==== ROWS ====

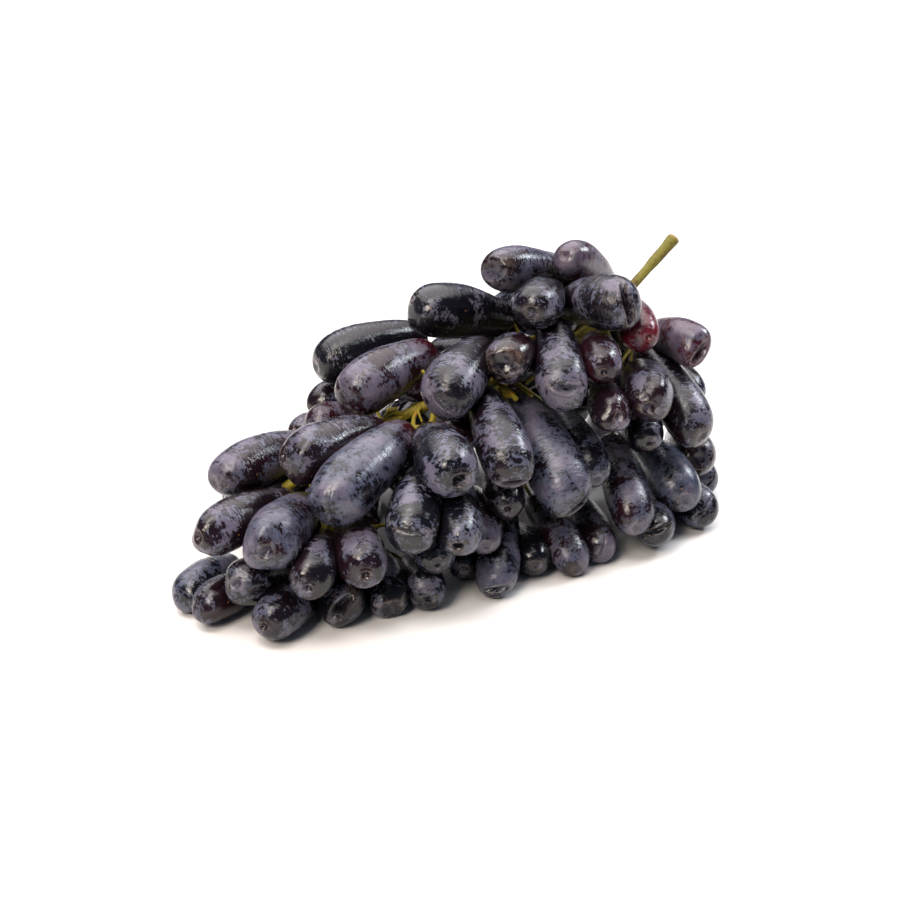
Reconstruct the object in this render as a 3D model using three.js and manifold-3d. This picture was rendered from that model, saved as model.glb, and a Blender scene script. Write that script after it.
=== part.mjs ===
// A bunch of long black grapes, cut with a short length of its stalk and laid on its side.
//
// Units are millimetres and +Z is up. +X is to the right of the photograph and +Y away from it, so -Y is the side
// that the photograph shows. The berries that it shows are placed by the pixels of their ends. Those on the far side
// are thrown onto a mound by a seeded draw. All of them then push each other apart, as they do as they swell.
import * as THREE from "three";
import { mergeVertices } from "three/addons/utils/BufferGeometryUtils.js";
import Module from "manifold-3d";

const wasm = await Module();
wasm.setup();
const { Manifold, Mesh } = wasm;
const at = (x, y, z) => new THREE.Vector3(x, y, z);

// The view of the photograph: focal length and centre in pixels, then mm and degrees.
const VIEW = { focal: 1340, centre: 450, elevation: 22, distance: 440, target: at(0, 0, 40) };

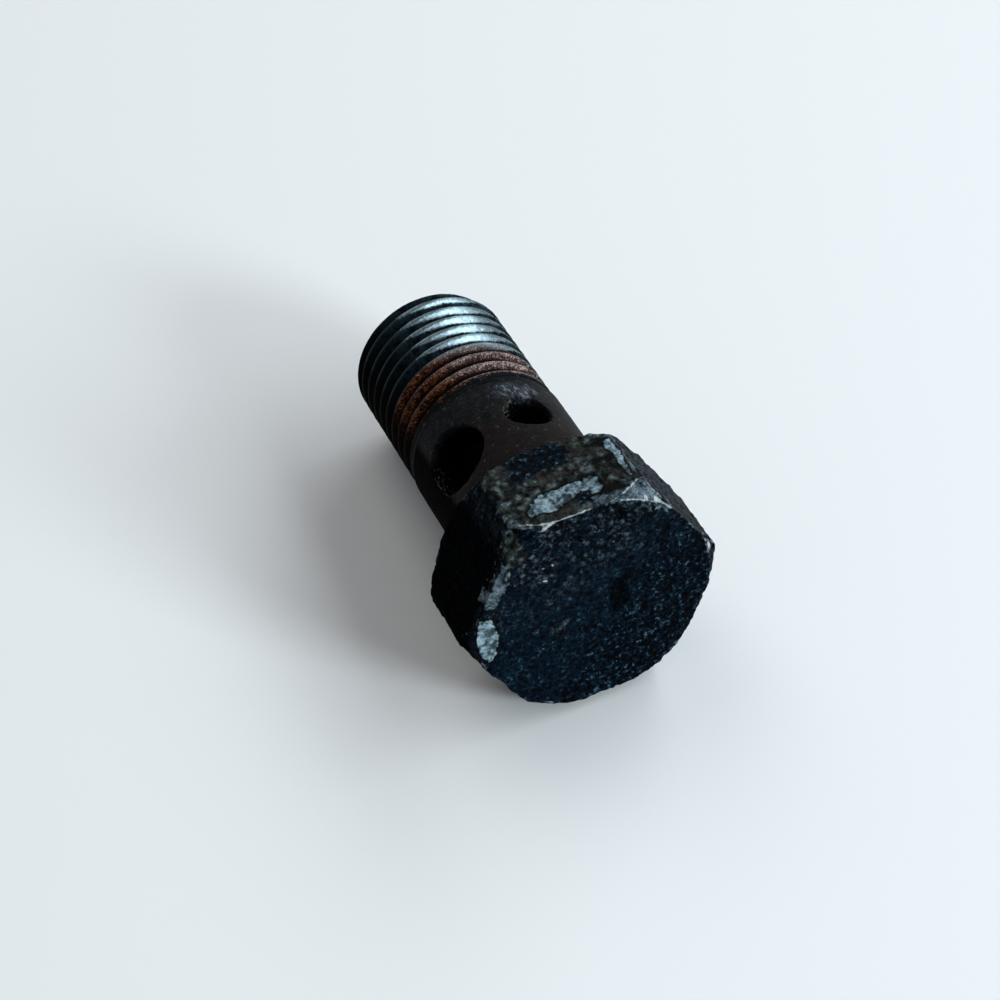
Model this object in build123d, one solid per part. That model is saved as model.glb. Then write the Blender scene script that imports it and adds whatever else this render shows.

====

WORK INSTRUCTIONS: Return every record above exactly as it appears.

OUTPUT OF THE EXERCISE:
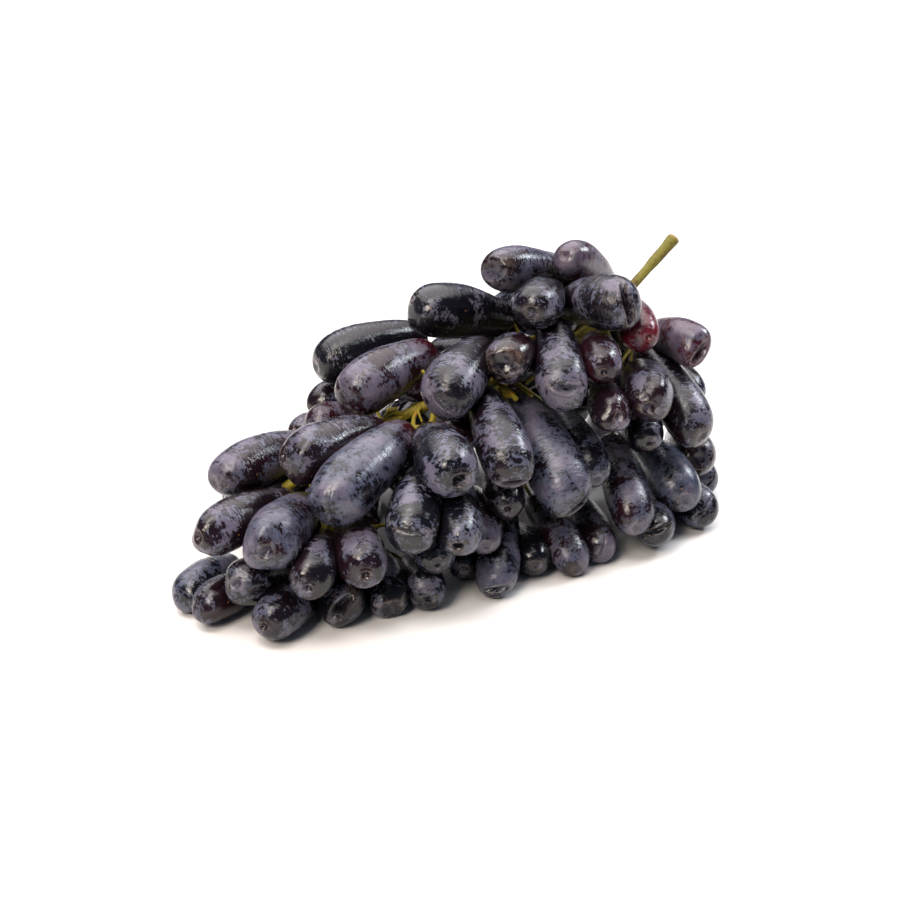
Reconstruct the object in this render as a 3D model using three.js and manifold-3d. This picture was rendered from that model, saved as model.glb, and a Blender scene script. Write that script after it.
=== part.mjs ===
// A bunch of long black grapes, cut with a short length of its stalk and laid on its side.
//
// Units are millimetres and +Z is up. +X is to the right of the photograph and +Y away from it, so -Y is the side
// that the photograph shows. The berries that it shows are placed by the pixels of their ends. Those on the far side
// are thrown onto a mound by a seeded draw. All of them then push each other apart, as they do as they swell.
import * as THREE from "three";
import { mergeVertices } from "three/addons/utils/BufferGeometryUtils.js";
import Module from "manifold-3d";

const wasm = await Module();
wasm.setup();
const { Manifold, Mesh } = wasm;
const at = (x, y, z) => new THREE.Vector3(x, y, z);

// The view of the photograph: focal length and centre in pixels, then mm and degrees.
const VIEW = { focal: 1340, centre: 450, elevation: 22, distance: 440, target: at(0, 0, 40) };

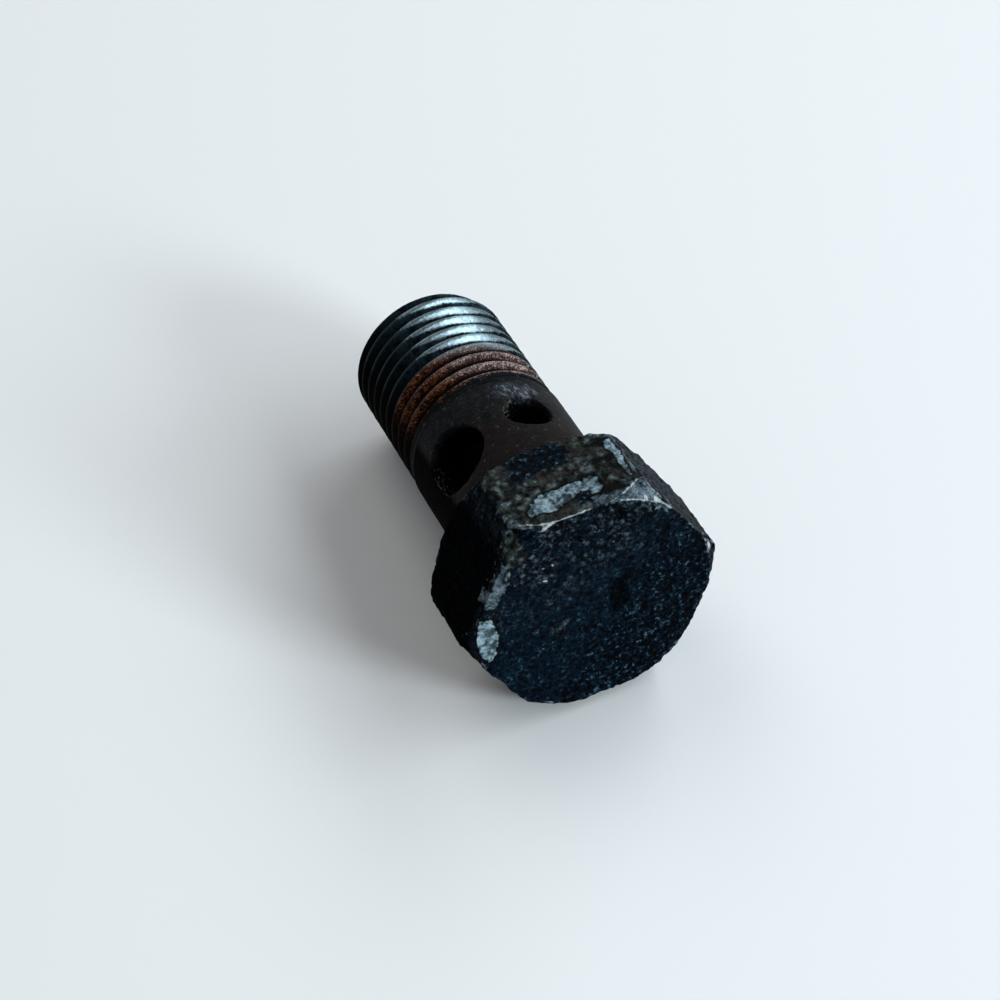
Model this object in build123d, one solid per part. That model is saved as model.glb. Then write the Blender scene script that imports it and adds whatever else this render shows.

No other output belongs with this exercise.